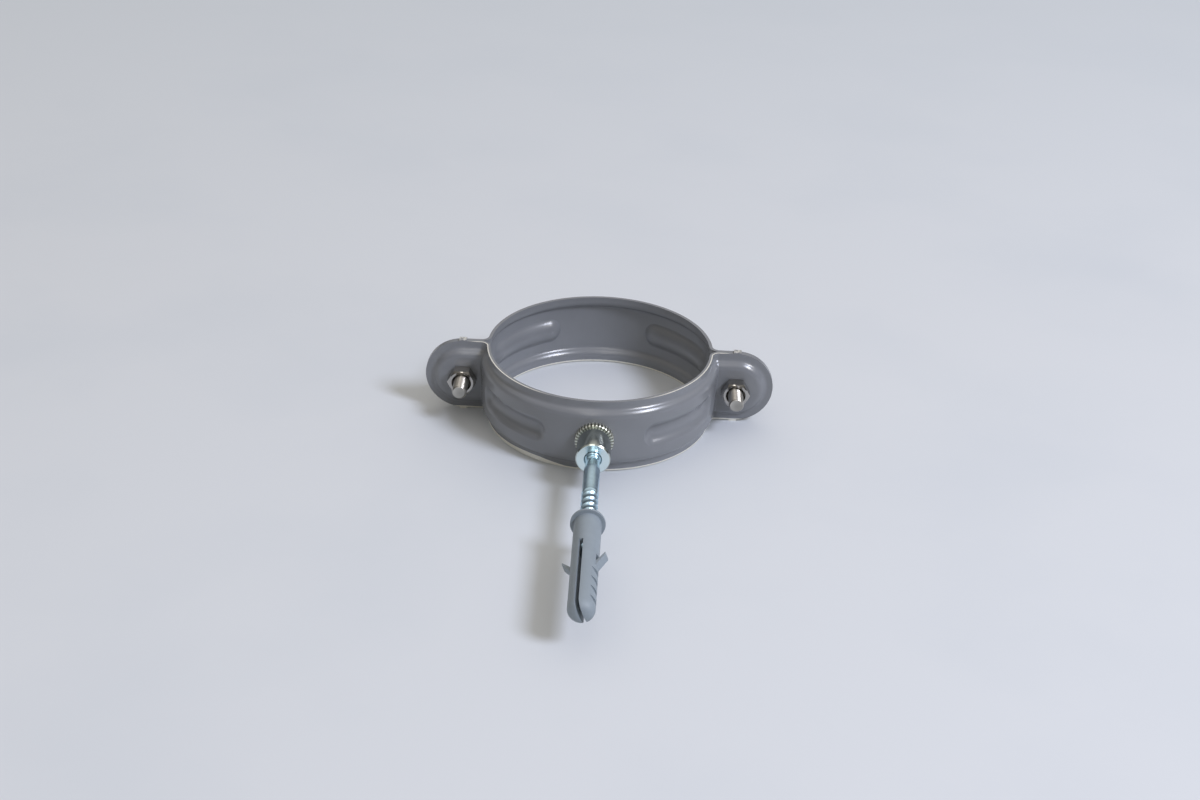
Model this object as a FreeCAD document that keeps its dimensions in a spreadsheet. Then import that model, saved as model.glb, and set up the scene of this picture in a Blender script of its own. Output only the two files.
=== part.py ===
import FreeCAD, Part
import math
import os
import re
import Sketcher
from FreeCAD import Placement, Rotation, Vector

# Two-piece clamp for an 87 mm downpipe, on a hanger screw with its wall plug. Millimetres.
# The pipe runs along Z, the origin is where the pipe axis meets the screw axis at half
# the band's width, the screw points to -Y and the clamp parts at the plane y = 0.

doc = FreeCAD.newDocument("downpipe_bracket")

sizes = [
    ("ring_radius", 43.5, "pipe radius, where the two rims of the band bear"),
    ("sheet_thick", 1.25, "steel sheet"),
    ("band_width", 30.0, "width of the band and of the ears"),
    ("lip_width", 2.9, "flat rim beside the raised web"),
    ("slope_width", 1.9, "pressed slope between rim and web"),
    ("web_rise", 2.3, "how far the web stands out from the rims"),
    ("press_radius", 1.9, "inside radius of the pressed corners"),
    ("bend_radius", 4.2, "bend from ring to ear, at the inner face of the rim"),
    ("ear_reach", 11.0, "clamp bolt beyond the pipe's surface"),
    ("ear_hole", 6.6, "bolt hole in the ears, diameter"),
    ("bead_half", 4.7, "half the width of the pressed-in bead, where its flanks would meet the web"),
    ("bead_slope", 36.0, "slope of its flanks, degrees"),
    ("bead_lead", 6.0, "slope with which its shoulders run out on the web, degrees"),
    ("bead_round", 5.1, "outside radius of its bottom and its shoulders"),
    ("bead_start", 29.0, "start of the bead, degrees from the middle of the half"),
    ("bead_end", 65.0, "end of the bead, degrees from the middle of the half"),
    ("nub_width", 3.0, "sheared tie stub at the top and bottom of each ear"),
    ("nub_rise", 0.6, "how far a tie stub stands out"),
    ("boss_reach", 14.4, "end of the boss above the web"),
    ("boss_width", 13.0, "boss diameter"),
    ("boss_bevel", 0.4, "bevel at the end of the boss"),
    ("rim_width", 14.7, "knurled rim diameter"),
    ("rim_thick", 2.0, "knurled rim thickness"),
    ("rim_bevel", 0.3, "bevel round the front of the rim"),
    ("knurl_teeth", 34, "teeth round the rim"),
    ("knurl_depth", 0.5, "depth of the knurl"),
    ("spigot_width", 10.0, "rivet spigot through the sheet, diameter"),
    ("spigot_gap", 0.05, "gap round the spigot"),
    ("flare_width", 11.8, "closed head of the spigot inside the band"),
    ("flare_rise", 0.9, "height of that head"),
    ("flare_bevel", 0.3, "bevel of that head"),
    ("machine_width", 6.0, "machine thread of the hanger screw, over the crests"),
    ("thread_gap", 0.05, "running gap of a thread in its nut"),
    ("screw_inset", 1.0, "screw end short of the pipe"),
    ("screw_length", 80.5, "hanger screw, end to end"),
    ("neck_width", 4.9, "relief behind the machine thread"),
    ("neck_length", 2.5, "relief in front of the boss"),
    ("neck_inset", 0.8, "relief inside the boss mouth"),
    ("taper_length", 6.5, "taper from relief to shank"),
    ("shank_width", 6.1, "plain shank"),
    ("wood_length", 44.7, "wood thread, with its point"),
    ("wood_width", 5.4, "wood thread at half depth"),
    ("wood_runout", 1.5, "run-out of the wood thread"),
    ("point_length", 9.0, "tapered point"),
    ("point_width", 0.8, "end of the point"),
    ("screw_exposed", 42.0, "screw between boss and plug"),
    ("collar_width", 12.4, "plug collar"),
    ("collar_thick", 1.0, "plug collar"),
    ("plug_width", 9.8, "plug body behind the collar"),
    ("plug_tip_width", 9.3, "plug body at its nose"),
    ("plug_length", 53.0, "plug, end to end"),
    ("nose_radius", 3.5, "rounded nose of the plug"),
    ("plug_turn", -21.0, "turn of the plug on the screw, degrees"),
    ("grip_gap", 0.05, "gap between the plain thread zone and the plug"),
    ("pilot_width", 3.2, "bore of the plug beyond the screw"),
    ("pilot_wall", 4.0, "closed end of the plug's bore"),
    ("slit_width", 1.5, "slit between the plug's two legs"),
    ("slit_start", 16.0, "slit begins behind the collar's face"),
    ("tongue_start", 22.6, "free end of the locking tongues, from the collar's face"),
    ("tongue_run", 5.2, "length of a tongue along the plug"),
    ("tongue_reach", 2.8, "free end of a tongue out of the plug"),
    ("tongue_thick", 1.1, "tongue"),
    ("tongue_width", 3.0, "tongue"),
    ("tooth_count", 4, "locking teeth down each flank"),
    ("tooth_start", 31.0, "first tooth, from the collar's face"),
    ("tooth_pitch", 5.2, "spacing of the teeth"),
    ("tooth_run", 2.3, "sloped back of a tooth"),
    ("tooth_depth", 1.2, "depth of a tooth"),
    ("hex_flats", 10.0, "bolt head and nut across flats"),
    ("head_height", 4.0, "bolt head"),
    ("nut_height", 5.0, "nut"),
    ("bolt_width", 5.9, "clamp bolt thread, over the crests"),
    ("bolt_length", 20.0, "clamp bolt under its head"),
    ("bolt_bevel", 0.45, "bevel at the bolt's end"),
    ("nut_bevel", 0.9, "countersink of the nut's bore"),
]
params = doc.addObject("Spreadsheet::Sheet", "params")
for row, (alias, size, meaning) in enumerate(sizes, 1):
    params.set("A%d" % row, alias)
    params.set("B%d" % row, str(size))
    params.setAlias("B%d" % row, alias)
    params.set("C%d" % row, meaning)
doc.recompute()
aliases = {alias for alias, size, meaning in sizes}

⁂

- [WORK REQUIRED]
Restate the data above exactly, keeping each word as it stands.

- [REPLY]
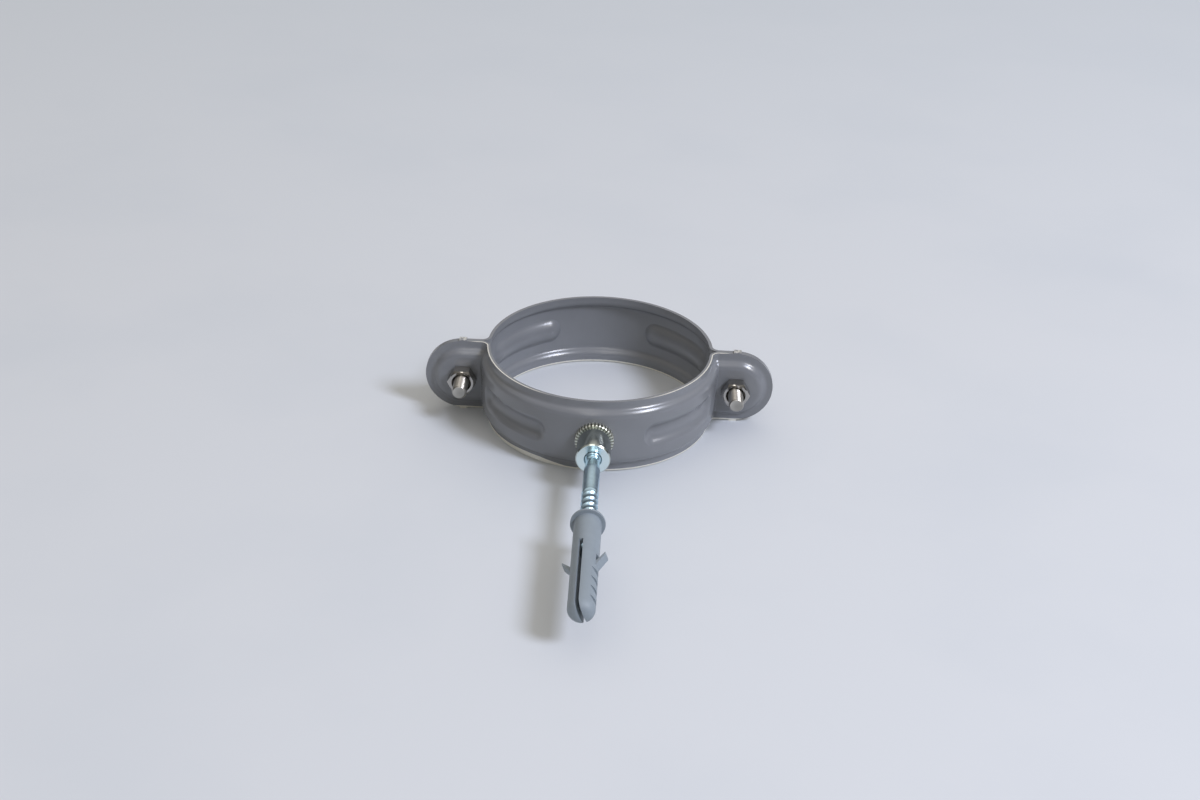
Model this object as a FreeCAD document that keeps its dimensions in a spreadsheet. Then import that model, saved as model.glb, and set up the scene of this picture in a Blender script of its own. Output only the two files.
=== part.py ===
import FreeCAD, Part
import math
import os
import re
import Sketcher
from FreeCAD import Placement, Rotation, Vector

# Two-piece clamp for an 87 mm downpipe, on a hanger screw with its wall plug. Millimetres.
# The pipe runs along Z, the origin is where the pipe axis meets the screw axis at half
# the band's width, the screw points to -Y and the clamp parts at the plane y = 0.

doc = FreeCAD.newDocument("downpipe_bracket")

sizes = [
    ("ring_radius", 43.5, "pipe radius, where the two rims of the band bear"),
    ("sheet_thick", 1.25, "steel sheet"),
    ("band_width", 30.0, "width of the band and of the ears"),
    ("lip_width", 2.9, "flat rim beside the raised web"),
    ("slope_width", 1.9, "pressed slope between rim and web"),
    ("web_rise", 2.3, "how far the web stands out from the rims"),
    ("press_radius", 1.9, "inside radius of the pressed corners"),
    ("bend_radius", 4.2, "bend from ring to ear, at the inner face of the rim"),
    ("ear_reach", 11.0, "clamp bolt beyond the pipe's surface"),
    ("ear_hole", 6.6, "bolt hole in the ears, diameter"),
    ("bead_half", 4.7, "half the width of the pressed-in bead, where its flanks would meet the web"),
    ("bead_slope", 36.0, "slope of its flanks, degrees"),
    ("bead_lead", 6.0, "slope with which its shoulders run out on the web, degrees"),
    ("bead_round", 5.1, "outside radius of its bottom and its shoulders"),
    ("bead_start", 29.0, "start of the bead, degrees from the middle of the half"),
    ("bead_end", 65.0, "end of the bead, degrees from the middle of the half"),
    ("nub_width", 3.0, "sheared tie stub at the top and bottom of each ear"),
    ("nub_rise", 0.6, "how far a tie stub stands out"),
    ("boss_reach", 14.4, "end of the boss above the web"),
    ("boss_width", 13.0, "boss diameter"),
    ("boss_bevel", 0.4, "bevel at the end of the boss"),
    ("rim_width", 14.7, "knurled rim diameter"),
    ("rim_thick", 2.0, "knurled rim thickness"),
    ("rim_bevel", 0.3, "bevel round the front of the rim"),
    ("knurl_teeth", 34, "teeth round the rim"),
    ("knurl_depth", 0.5, "depth of the knurl"),
    ("spigot_width", 10.0, "rivet spigot through the sheet, diameter"),
    ("spigot_gap", 0.05, "gap round the spigot"),
    ("flare_width", 11.8, "closed head of the spigot inside the band"),
    ("flare_rise", 0.9, "height of that head"),
    ("flare_bevel", 0.3, "bevel of that head"),
    ("machine_width", 6.0, "machine thread of the hanger screw, over the crests"),
    ("thread_gap", 0.05, "running gap of a thread in its nut"),
    ("screw_inset", 1.0, "screw end short of the pipe"),
    ("screw_length", 80.5, "hanger screw, end to end"),
    ("neck_width", 4.9, "relief behind the machine thread"),
    ("neck_length", 2.5, "relief in front of the boss"),
    ("neck_inset", 0.8, "relief inside the boss mouth"),
    ("taper_length", 6.5, "taper from relief to shank"),
    ("shank_width", 6.1, "plain shank"),
    ("wood_length", 44.7, "wood thread, with its point"),
    ("wood_width", 5.4, "wood thread at half depth"),
    ("wood_runout", 1.5, "run-out of the wood thread"),
    ("point_length", 9.0, "tapered point"),
    ("point_width", 0.8, "end of the point"),
    ("screw_exposed", 42.0, "screw between boss and plug"),
    ("collar_width", 12.4, "plug collar"),
    ("collar_thick", 1.0, "plug collar"),
    ("plug_width", 9.8, "plug body behind the collar"),
    ("plug_tip_width", 9.3, "plug body at its nose"),
    ("plug_length", 53.0, "plug, end to end"),
    ("nose_radius", 3.5, "rounded nose of the plug"),
    ("plug_turn", -21.0, "turn of the plug on the screw, degrees"),
    ("grip_gap", 0.05, "gap between the plain thread zone and the plug"),
    ("pilot_width", 3.2, "bore of the plug beyond the screw"),
    ("pilot_wall", 4.0, "closed end of the plug's bore"),
    ("slit_width", 1.5, "slit between the plug's two legs"),
    ("slit_start", 16.0, "slit begins behind the collar's face"),
    ("tongue_start", 22.6, "free end of the locking tongues, from the collar's face"),
    ("tongue_run", 5.2, "length of a tongue along the plug"),
    ("tongue_reach", 2.8, "free end of a tongue out of the plug"),
    ("tongue_thick", 1.1, "tongue"),
    ("tongue_width", 3.0, "tongue"),
    ("tooth_count", 4, "locking teeth down each flank"),
    ("tooth_start", 31.0, "first tooth, from the collar's face"),
    ("tooth_pitch", 5.2, "spacing of the teeth"),
    ("tooth_run", 2.3, "sloped back of a tooth"),
    ("tooth_depth", 1.2, "depth of a tooth"),
    ("hex_flats", 10.0, "bolt head and nut across flats"),
    ("head_height", 4.0, "bolt head"),
    ("nut_height", 5.0, "nut"),
    ("bolt_width", 5.9, "clamp bolt thread, over the crests"),
    ("bolt_length", 20.0, "clamp bolt under its head"),
    ("bolt_bevel", 0.45, "bevel at the bolt's end"),
    ("nut_bevel", 0.9, "countersink of the nut's bore"),
]
params = doc.addObject("Spreadsheet::Sheet", "params")
for row, (alias, size, meaning) in enumerate(sizes, 1):
    params.set("A%d" % row, alias)
    params.set("B%d" % row, str(size))
    params.setAlias("B%d" % row, alias)
    params.set("C%d" % row, meaning)
doc.recompute()
aliases = {alias for alias, size, meaning in sizes}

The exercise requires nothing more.